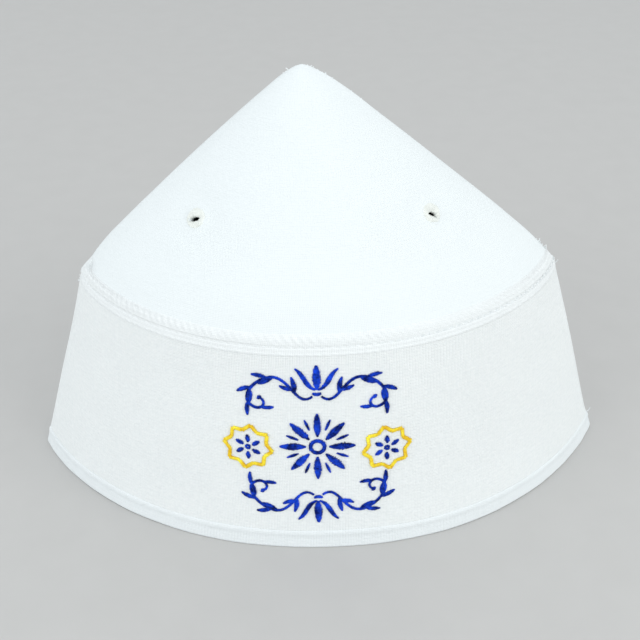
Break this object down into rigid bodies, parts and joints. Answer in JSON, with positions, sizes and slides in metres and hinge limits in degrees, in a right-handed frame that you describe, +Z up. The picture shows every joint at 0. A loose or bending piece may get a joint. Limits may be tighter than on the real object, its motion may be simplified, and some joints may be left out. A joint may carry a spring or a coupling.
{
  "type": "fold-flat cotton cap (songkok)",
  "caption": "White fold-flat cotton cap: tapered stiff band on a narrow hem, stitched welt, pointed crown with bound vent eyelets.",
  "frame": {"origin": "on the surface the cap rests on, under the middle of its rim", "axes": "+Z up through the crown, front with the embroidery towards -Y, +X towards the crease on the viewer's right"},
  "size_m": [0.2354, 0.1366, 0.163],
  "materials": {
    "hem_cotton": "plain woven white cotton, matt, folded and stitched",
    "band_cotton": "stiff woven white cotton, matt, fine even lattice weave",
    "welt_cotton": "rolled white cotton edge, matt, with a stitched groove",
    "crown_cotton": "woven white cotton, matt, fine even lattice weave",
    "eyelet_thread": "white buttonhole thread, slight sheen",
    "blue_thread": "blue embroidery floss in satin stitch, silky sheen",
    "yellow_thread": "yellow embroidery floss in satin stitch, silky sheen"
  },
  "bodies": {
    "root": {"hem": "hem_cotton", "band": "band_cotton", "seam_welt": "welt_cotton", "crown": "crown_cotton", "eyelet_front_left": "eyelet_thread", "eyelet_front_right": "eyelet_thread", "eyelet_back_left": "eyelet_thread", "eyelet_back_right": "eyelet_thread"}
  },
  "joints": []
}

════════════════

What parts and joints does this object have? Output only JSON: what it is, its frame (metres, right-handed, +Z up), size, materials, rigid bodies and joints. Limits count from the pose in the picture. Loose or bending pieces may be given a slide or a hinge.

════════════════

INSTRUCTIONS FOR THE TASK. Lines containing the word "JSON" are to be tallied; report only the total.

REPLY. 2